若井史博 NIMS特別研究員(セラミックス基複合材料グループ)が、「セラミックス超塑性と焼結の高温変形理論」に対し、粉体粉末冶金協会から研究功績賞を授与されました。
セラミックス超塑性と焼結の高温変形理論
若井氏は、ジルコニアの超塑性を世界で最初に発見するとともに、これが結晶粒微細化により窒化ケイ素等多様なセラミックスでも発現する普遍的な性質であることを実証し、超塑性を利用したセラミックスの成形加工技術への応用に向けた新研究領域を創出しました。さらに、焼結を高温変形として捉え、巨視的な緻密化の熱力学的駆動力と異方性、その背後にある粒子スケールでの動力学を提唱し、近年の焼結理論の革新を先導しました。
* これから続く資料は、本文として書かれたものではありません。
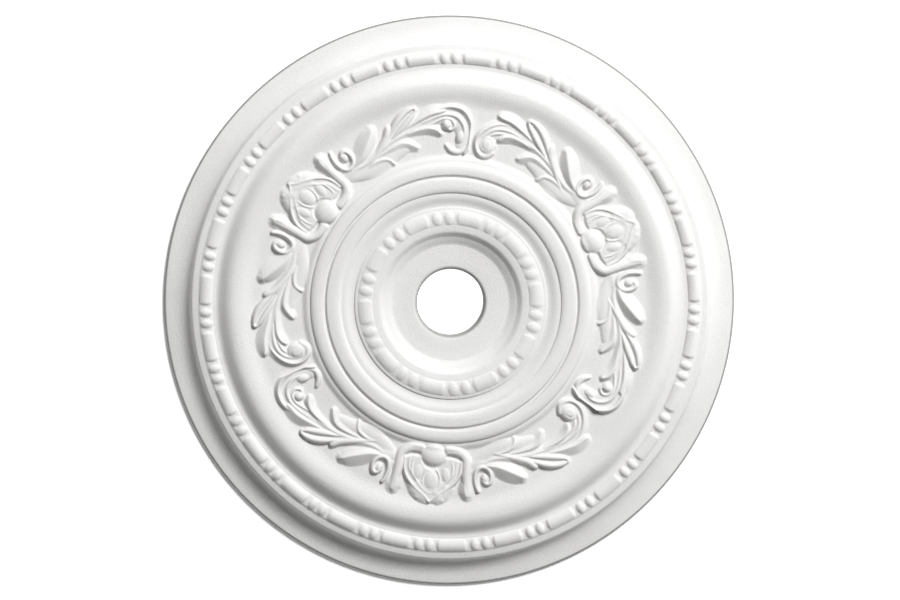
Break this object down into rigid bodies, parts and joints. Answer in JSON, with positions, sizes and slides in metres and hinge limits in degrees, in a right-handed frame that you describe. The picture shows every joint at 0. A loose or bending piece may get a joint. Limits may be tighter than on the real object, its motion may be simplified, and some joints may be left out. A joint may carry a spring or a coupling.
{
  "type": "ceiling rose",
  "caption": "Round cast plaster ceiling rose with a flat back, a centre hole, turned mouldings, bead rings and a band of roses and acanthus scrolls.",
  "frame": {"origin": "centre of the flat back, on the plane that is stuck and screwed to the ceiling; the origin lies on the axis of the centre hole", "axes": "+Z points out of the ornamented face, away from the ceiling, so the rose is turned over to be fixed and its -Z side meets the ceiling; +X points from the centre to the rose of the band that lines up with a pair of beads in both bead rings"},
  "size_m": [0.5999, 0.6, 0.04],
  "materials": {
    "cast_plaster": "matt white cast plaster, fine grain, unpainted"
  },
  "bodies": {
    "root": {"ceiling_rose": "cast_plaster"}
  },
  "joints": []
}
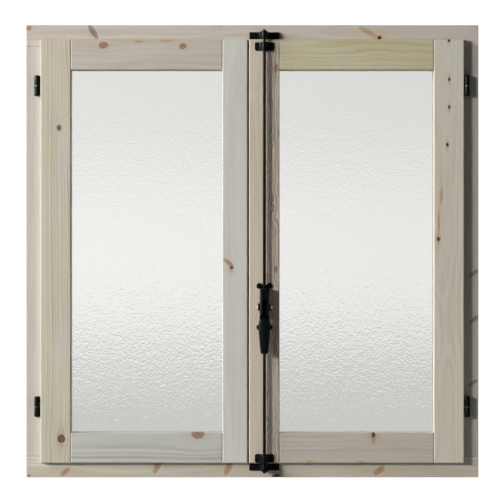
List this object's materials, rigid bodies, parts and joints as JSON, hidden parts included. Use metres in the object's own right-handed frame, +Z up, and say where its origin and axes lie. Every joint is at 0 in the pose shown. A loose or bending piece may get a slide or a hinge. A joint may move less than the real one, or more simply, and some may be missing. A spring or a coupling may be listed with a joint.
{
  "type": "casement window",
  "caption": "Two-sash softwood casement window in its fixed frame, with obscure glass, screw-in barrel hinges and a surface lever bolt whose two rods lock into head and sill.",
  "frame": {"origin": "centre of the sill's underside, at mid depth of the fixed frame", "axes": "+X to the right seen from the room, +Y towards outdoors, +Z up; the sashes swing towards -Y"},
  "size_m": [1, 0.1057, 1],
  "materials": {
    "frame_wood": "bare planed pine",
    "sash_wood": "bare planed pine",
    "bead_wood": "bare planed pine",
    "peg_wood": "beech dowel",
    "obscure_glass": "stippled obscure glass",
    "glazing_seal": "matt",
    "black_metal": "black satin powder coat",
    "grip_black": "black satin powder coat",
    "bright_steel": "bright zinc plated",
    "brass_washer": "turned"
  },
  "bodies": {
    "frame": {"bottom_keeper": "black_metal", "frame_corner_pegs": "peg_wood", "frame_head": "frame_wood", "frame_jamb_left": "frame_wood", "frame_jamb_right": "frame_wood", "frame_sill": "frame_wood", "hinge_pins": "bright_steel", "hinge_washers": "brass_washer", "keeper_screws": "black_metal", "left_bottom_hinge_lower": "black_metal", "left_top_hinge_lower": "black_metal", "right_bottom_hinge_lower": "black_metal", "right_top_hinge_lower": "black_metal", "top_keeper": "black_metal"},
    "left_sash": {"left_bead_bottom": "bead_wood", "left_bead_left": "bead_wood", "left_bead_pins": "bright_steel", "left_bead_right": "bead_wood", "left_bead_top": "bead_wood", "left_bottom_hinge_upper": "black_metal", "left_bottom_rail": "sash_wood", "left_glass": "obscure_glass", "left_glass_seal": "glazing_seal", "left_hinge_stile": "sash_wood", "left_meeting_stile": "sash_wood", "left_sash_pegs": "peg_wood", "left_top_hinge_upper": "black_metal", "left_top_rail": "sash_wood", "left_weatherboard": "sash_wood"},
    "right_sash": {"guide_screws": "black_metal", "lever_base_plate": "black_metal", "lever_base_screws": "black_metal", "lever_housing": "black_metal", "lever_pivot_pin": "bright_steel", "lower_guide": "black_metal", "right_bead_bottom": "bead_wood", "right_bead_left": "bead_wood", "right_bead_pins": "bright_steel", "right_bead_right": "bead_wood", "right_bead_top": "bead_wood", "right_bottom_hinge_upper": "black_metal", "right_bottom_rail": "sash_wood", "right_glass": "obscure_glass", "right_glass_seal": "glazing_seal", "right_hinge_stile": "sash_wood", "right_meeting_stile": "sash_wood", "right_sash_pegs": "peg_wood", "right_top_hinge_upper": "black_metal", "right_top_rail": "sash_wood", "right_weatherboard": "sash_wood", "upper_guide": "black_metal"},
    "lever": {"drive_pins": "bright_steel", "lever_arm": "black_metal", "lever_grip": "grip_black"},
    "upper_rod": {"upper_rod": "black_metal", "upper_rod_fork": "black_metal"},
    "lower_rod": {"lower_rod": "black_metal", "lower_rod_fork": "black_metal"}
  },
  "joints": [
    {"name": "left_sash_swing", "type": "hinge", "parent": "frame", "child": "left_sash", "pos_m": [-0.4745, -0.03625, 0.5], "axis": [0, 0, -1], "range_deg": [0, 165]},
    {"name": "right_sash_swing", "type": "hinge", "parent": "frame", "child": "right_sash", "pos_m": [0.4745, -0.03625, 0.5], "axis": [0, 0, 1], "range_deg": [0, 165]},
    {"name": "lever_turn", "type": "hinge", "parent": "right_sash", "child": "lever", "pos_m": [0.0265, -0.06021, 0.3774], "axis": [-1, 0, 0], "range_deg": [0, 110]},
    {"name": "upper_rod_slide", "type": "slide", "parent": "right_sash", "child": "upper_rod", "axis": [0, 0, 1], "range_m": [-0.02, 0]},
    {"name": "lower_rod_slide", "type": "slide", "parent": "right_sash", "child": "lower_rod", "axis": [0, 0, 1], "range_m": [0, 0.02]}
  ],
  "couplings": [
    {"joint": "upper_rod_slide", "follows": "lever_turn", "m_per_rad": -0.010417},
    {"joint": "lower_rod_slide", "follows": "lever_turn", "m_per_rad": 0.010417}
  ]
}
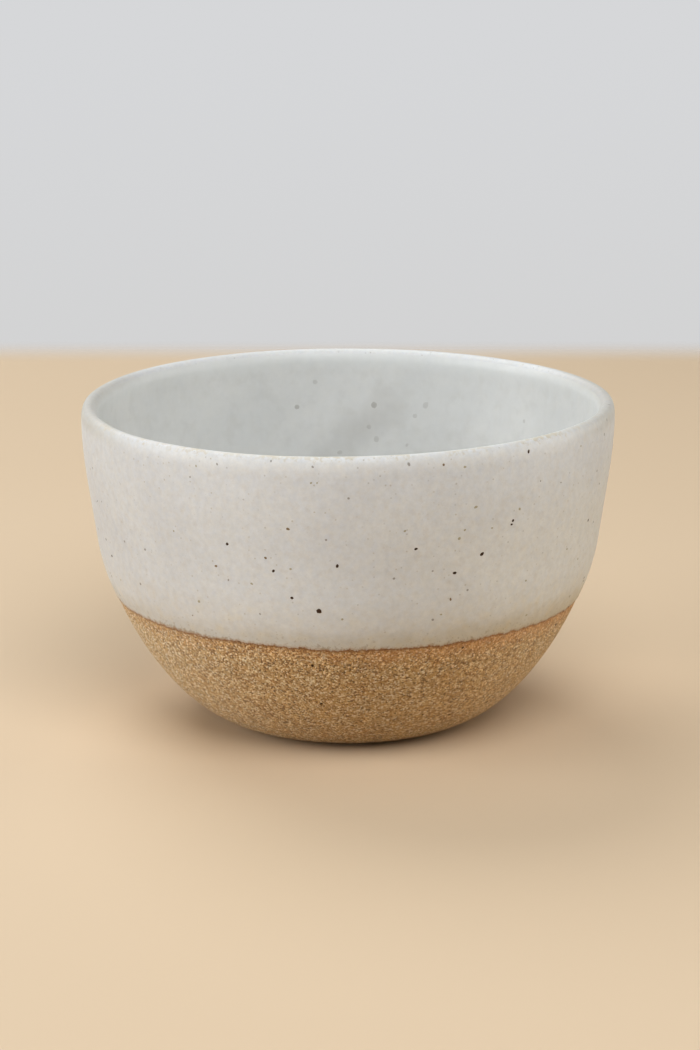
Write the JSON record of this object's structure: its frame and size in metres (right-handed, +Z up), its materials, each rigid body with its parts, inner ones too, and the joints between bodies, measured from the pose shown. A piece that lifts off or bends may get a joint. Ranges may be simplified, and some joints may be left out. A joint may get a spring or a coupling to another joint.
{
  "type": "prep bowl",
  "caption": "Hand-thrown stoneware prep bowl: deep round bowl with a glazed inside, lip and upper wall, and a bare speckled clay belly on a small turned foot.",
  "frame": {"origin": "on the bowl's axis, at the level of the foot ring that it stands on", "axes": "+Z up along the bowl's axis; the bowl is a turned form, so X and Y lie anywhere across it, and -Y faces the viewer of the picture"},
  "size_m": [0.127, 0.127, 0.077],
  "materials": {
    "stoneware": "bare, sandy, unglazed stoneware",
    "liner_glaze": "satin off-white glaze, slightly cool",
    "outer_glaze": "satin warm off-white glaze with iron specks"
  },
  "bodies": {
    "root": {"clay_body": "stoneware", "liner_glaze": "liner_glaze", "outer_glaze": "outer_glaze"}
  },
  "joints": []
}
氏の業績の特徴はセラミックスの高温変形の新しい機構として超塑性を提唱するとともに、焼結そのものを高温変形と捉える理論を構築したことにあります。特に焼結の熱力学的駆動力の起源を徹底的に追求し、平衡熱力学、非平衡プロセスの動力学において、駆動力を厳密に定義し、粒界拡散による焼結機構に加え、ガラスの粘性焼結、表面拡散、体拡散、蒸発−凝縮機構にまでその概念を拡張しました。
授賞式は2024年5月21日、東京工業大学すずかけ台キャンパスにて行われました。